When working with large data files, it becomes important to look for ways to make one's processes more efficient. File size and computation times can both be affected by how data is stored.
Many variables can be stored more efficiently merely by changing a few of the default settings. In this brief article, we will explore the various methods to help make spreadsheet storage and computations more efficient.
To view and change the storage method of a given variable, click on the variable header in the spreadsheet. Then, select the Data tab and in the Variables group, click Specs to display the variable specification dialog box for the selected variable. You can also double-click on the variable header to display this dialog box. In the drop-down box labeled Type, you will find the data storage options. The default data storage method is double precision. In STATISTICA, it is called simply Double.

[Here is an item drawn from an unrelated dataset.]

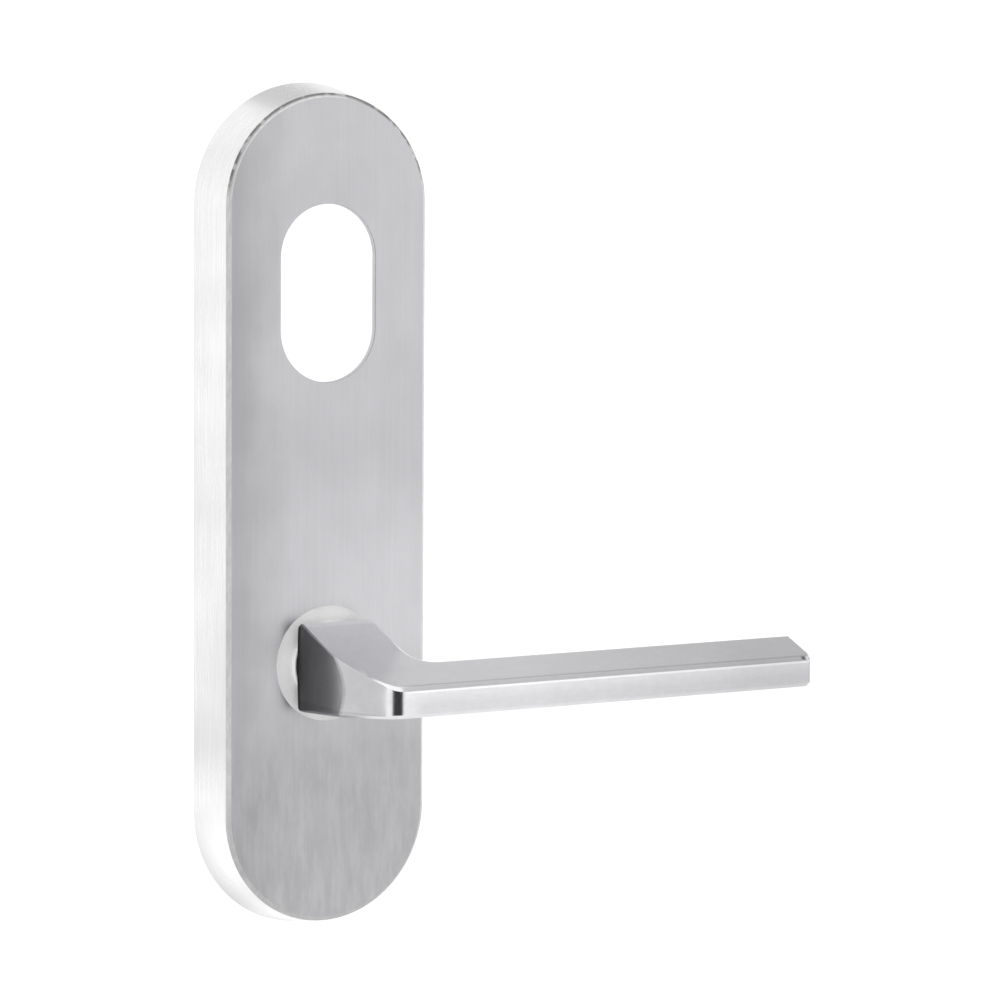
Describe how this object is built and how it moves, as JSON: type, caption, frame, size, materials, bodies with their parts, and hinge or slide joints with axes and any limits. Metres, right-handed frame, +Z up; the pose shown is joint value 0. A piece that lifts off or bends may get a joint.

For variables stored with double precision, values are stored as 64-bit floating point real numbers, with 15-digit precision. The range of values supported by this data type is approximately +/-1.7*10308.
The next option, Text, is used for storing text data. The Length should be specified to store the number of characters needed. As you would expect, the longer the designated length of the text variable, the more storage space the data takes. So the length parameter should be set as small as possible to capture the full text.
For some types of numeric data, the double precision data storage is necessary. Any variable with values that have decimals or are extremely large or small require this storage type. But many variables are stored with far greater precision than necessary, and this is where we can change the data type and gain efficiency.
The integer data type takes on integer values between +/- 2,147,483,647. Variables stored with this method are still more efficient, with 4 bytes per cell, compared to 8 with double precision.
The byte data type takes on integer values from 0 to 255 and is the most economical storage option. For variables needing only small integer values, this data type should be used and only takes 1 byte of storage per cell in the spreadsheet.
Using the most efficient storage method for your variables makes for smaller spreadsheet files and faster computing.